▶ **Written exercise**
Give the material again in full, matching it exactly.

▶ **Data provided**

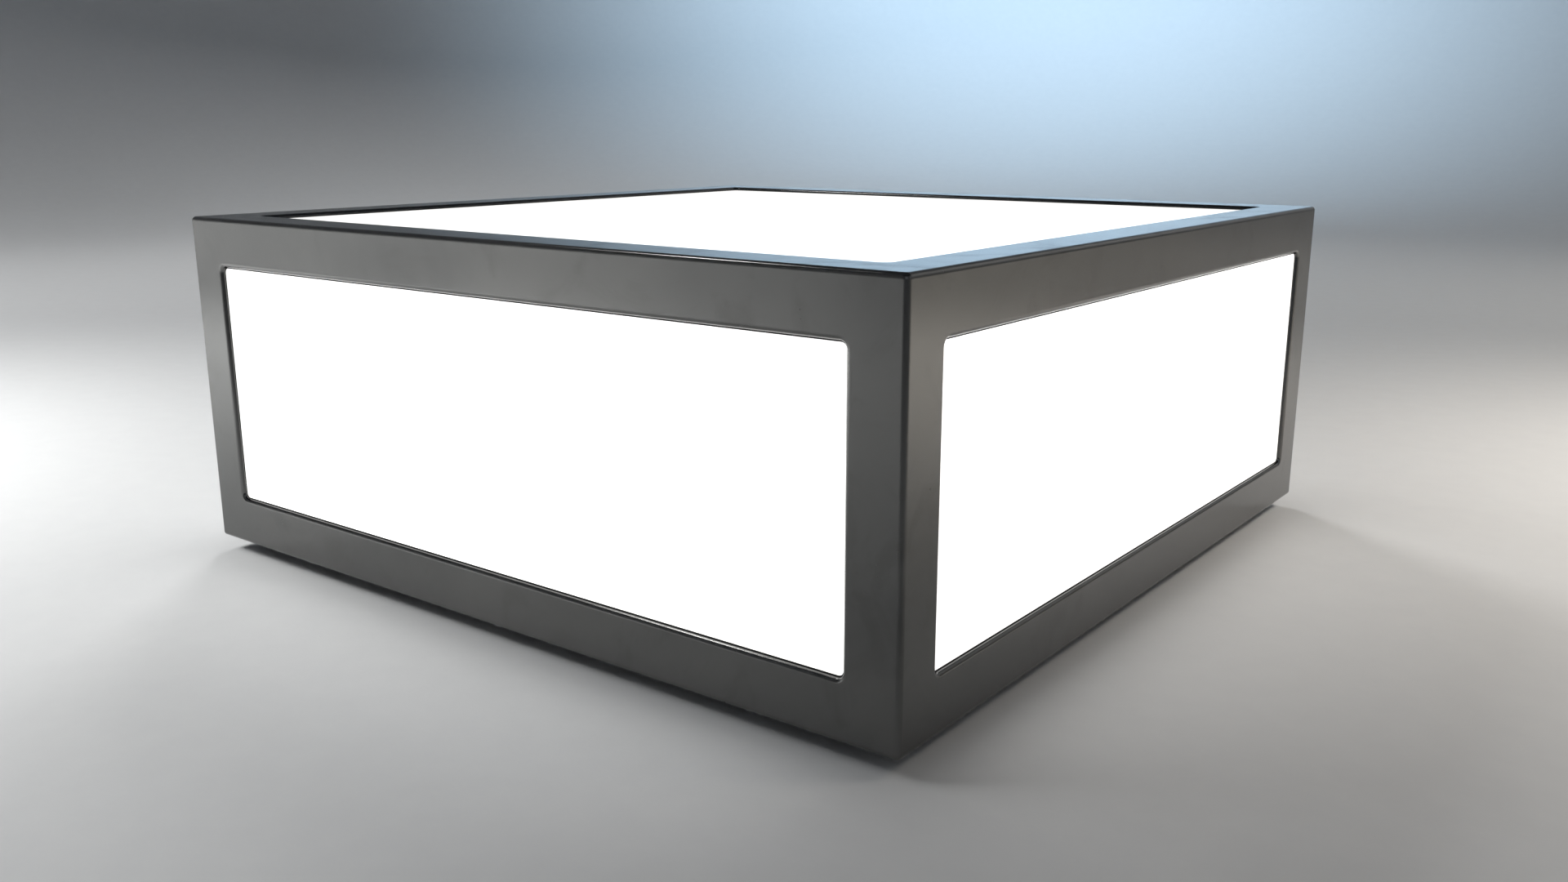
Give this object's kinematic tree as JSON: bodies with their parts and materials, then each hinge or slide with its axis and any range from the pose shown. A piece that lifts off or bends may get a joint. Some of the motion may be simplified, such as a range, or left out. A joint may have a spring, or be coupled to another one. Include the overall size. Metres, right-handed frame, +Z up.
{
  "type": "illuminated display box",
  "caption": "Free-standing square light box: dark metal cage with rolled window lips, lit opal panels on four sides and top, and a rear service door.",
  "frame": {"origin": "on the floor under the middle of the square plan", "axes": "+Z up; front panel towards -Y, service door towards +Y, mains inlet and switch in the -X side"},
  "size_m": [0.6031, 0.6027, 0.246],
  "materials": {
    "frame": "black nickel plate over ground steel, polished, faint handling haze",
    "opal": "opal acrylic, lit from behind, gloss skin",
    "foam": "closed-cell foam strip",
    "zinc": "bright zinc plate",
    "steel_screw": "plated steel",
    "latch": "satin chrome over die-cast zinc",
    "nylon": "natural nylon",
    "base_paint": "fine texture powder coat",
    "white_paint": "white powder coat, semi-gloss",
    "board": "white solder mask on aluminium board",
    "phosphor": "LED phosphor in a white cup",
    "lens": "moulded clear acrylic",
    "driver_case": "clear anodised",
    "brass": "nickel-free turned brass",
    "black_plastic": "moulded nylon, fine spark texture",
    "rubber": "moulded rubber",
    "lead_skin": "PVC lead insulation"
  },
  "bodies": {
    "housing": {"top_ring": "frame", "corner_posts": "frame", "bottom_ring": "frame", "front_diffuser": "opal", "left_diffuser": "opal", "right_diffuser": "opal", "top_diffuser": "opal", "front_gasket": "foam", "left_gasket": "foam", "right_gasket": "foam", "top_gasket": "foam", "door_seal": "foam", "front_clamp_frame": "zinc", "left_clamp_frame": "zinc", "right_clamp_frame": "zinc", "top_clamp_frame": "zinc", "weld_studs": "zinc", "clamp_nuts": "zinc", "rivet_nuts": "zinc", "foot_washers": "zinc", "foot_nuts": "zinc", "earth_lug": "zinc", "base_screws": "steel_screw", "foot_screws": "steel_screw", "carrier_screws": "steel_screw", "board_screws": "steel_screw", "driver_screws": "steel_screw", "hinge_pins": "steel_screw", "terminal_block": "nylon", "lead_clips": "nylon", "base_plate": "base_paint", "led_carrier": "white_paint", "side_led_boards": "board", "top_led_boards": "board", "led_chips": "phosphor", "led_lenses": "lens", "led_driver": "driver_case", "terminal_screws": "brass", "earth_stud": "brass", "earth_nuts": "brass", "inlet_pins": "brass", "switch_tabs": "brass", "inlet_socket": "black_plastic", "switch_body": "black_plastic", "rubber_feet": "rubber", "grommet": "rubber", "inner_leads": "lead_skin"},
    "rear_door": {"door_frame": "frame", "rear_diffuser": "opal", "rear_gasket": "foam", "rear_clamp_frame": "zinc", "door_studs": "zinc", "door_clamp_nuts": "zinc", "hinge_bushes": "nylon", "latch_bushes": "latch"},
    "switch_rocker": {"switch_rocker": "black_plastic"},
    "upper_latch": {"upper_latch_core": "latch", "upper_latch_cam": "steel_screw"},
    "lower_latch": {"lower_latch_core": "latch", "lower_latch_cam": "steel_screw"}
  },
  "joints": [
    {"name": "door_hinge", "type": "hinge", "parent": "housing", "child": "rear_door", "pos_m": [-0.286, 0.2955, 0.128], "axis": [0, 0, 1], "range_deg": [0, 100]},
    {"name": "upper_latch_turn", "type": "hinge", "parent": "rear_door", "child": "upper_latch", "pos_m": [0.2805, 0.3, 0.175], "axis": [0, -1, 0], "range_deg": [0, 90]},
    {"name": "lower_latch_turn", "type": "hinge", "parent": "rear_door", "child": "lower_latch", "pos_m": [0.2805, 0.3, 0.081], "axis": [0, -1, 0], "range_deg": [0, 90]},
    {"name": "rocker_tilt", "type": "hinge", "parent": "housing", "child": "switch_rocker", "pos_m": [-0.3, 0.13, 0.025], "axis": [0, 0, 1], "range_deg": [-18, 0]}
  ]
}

▶ **The output**
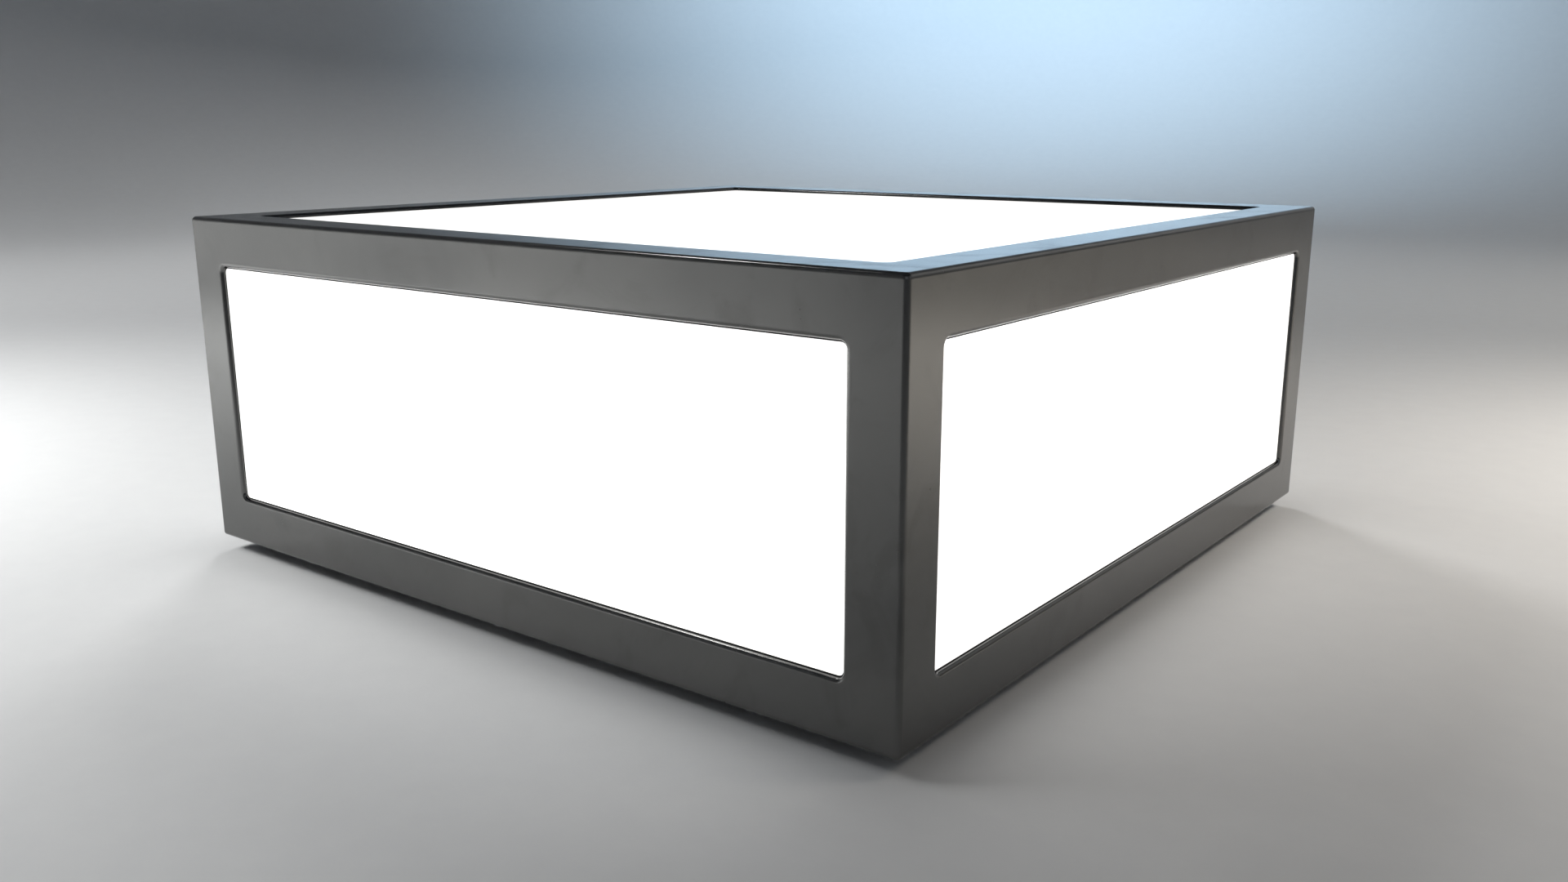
Give this object's kinematic tree as JSON: bodies with their parts and materials, then each hinge or slide with its axis and any range from the pose shown. A piece that lifts off or bends may get a joint. Some of the motion may be simplified, such as a range, or left out. A joint may have a spring, or be coupled to another one. Include the overall size. Metres, right-handed frame, +Z up.
{
  "type": "illuminated display box",
  "caption": "Free-standing square light box: dark metal cage with rolled window lips, lit opal panels on four sides and top, and a rear service door.",
  "frame": {"origin": "on the floor under the middle of the square plan", "axes": "+Z up; front panel towards -Y, service door towards +Y, mains inlet and switch in the -X side"},
  "size_m": [0.6031, 0.6027, 0.246],
  "materials": {
    "frame": "black nickel plate over ground steel, polished, faint handling haze",
    "opal": "opal acrylic, lit from behind, gloss skin",
    "foam": "closed-cell foam strip",
    "zinc": "bright zinc plate",
    "steel_screw": "plated steel",
    "latch": "satin chrome over die-cast zinc",
    "nylon": "natural nylon",
    "base_paint": "fine texture powder coat",
    "white_paint": "white powder coat, semi-gloss",
    "board": "white solder mask on aluminium board",
    "phosphor": "LED phosphor in a white cup",
    "lens": "moulded clear acrylic",
    "driver_case": "clear anodised",
    "brass": "nickel-free turned brass",
    "black_plastic": "moulded nylon, fine spark texture",
    "rubber": "moulded rubber",
    "lead_skin": "PVC lead insulation"
  },
  "bodies": {
    "housing": {"top_ring": "frame", "corner_posts": "frame", "bottom_ring": "frame", "front_diffuser": "opal", "left_diffuser": "opal", "right_diffuser": "opal", "top_diffuser": "opal", "front_gasket": "foam", "left_gasket": "foam", "right_gasket": "foam", "top_gasket": "foam", "door_seal": "foam", "front_clamp_frame": "zinc", "left_clamp_frame": "zinc", "right_clamp_frame": "zinc", "top_clamp_frame": "zinc", "weld_studs": "zinc", "clamp_nuts": "zinc", "rivet_nuts": "zinc", "foot_washers": "zinc", "foot_nuts": "zinc", "earth_lug": "zinc", "base_screws": "steel_screw", "foot_screws": "steel_screw", "carrier_screws": "steel_screw", "board_screws": "steel_screw", "driver_screws": "steel_screw", "hinge_pins": "steel_screw", "terminal_block": "nylon", "lead_clips": "nylon", "base_plate": "base_paint", "led_carrier": "white_paint", "side_led_boards": "board", "top_led_boards": "board", "led_chips": "phosphor", "led_lenses": "lens", "led_driver": "driver_case", "terminal_screws": "brass", "earth_stud": "brass", "earth_nuts": "brass", "inlet_pins": "brass", "switch_tabs": "brass", "inlet_socket": "black_plastic", "switch_body": "black_plastic", "rubber_feet": "rubber", "grommet": "rubber", "inner_leads": "lead_skin"},
    "rear_door": {"door_frame": "frame", "rear_diffuser": "opal", "rear_gasket": "foam", "rear_clamp_frame": "zinc", "door_studs": "zinc", "door_clamp_nuts": "zinc", "hinge_bushes": "nylon", "latch_bushes": "latch"},
    "switch_rocker": {"switch_rocker": "black_plastic"},
    "upper_latch": {"upper_latch_core": "latch", "upper_latch_cam": "steel_screw"},
    "lower_latch": {"lower_latch_core": "latch", "lower_latch_cam": "steel_screw"}
  },
  "joints": [
    {"name": "door_hinge", "type": "hinge", "parent": "housing", "child": "rear_door", "pos_m": [-0.286, 0.2955, 0.128], "axis": [0, 0, 1], "range_deg": [0, 100]},
    {"name": "upper_latch_turn", "type": "hinge", "parent": "rear_door", "child": "upper_latch", "pos_m": [0.2805, 0.3, 0.175], "axis": [0, -1, 0], "range_deg": [0, 90]},
    {"name": "lower_latch_turn", "type": "hinge", "parent": "rear_door", "child": "lower_latch", "pos_m": [0.2805, 0.3, 0.081], "axis": [0, -1, 0], "range_deg": [0, 90]},
    {"name": "rocker_tilt", "type": "hinge", "parent": "housing", "child": "switch_rocker", "pos_m": [-0.3, 0.13, 0.025], "axis": [0, 0, 1], "range_deg": [-18, 0]}
  ]
}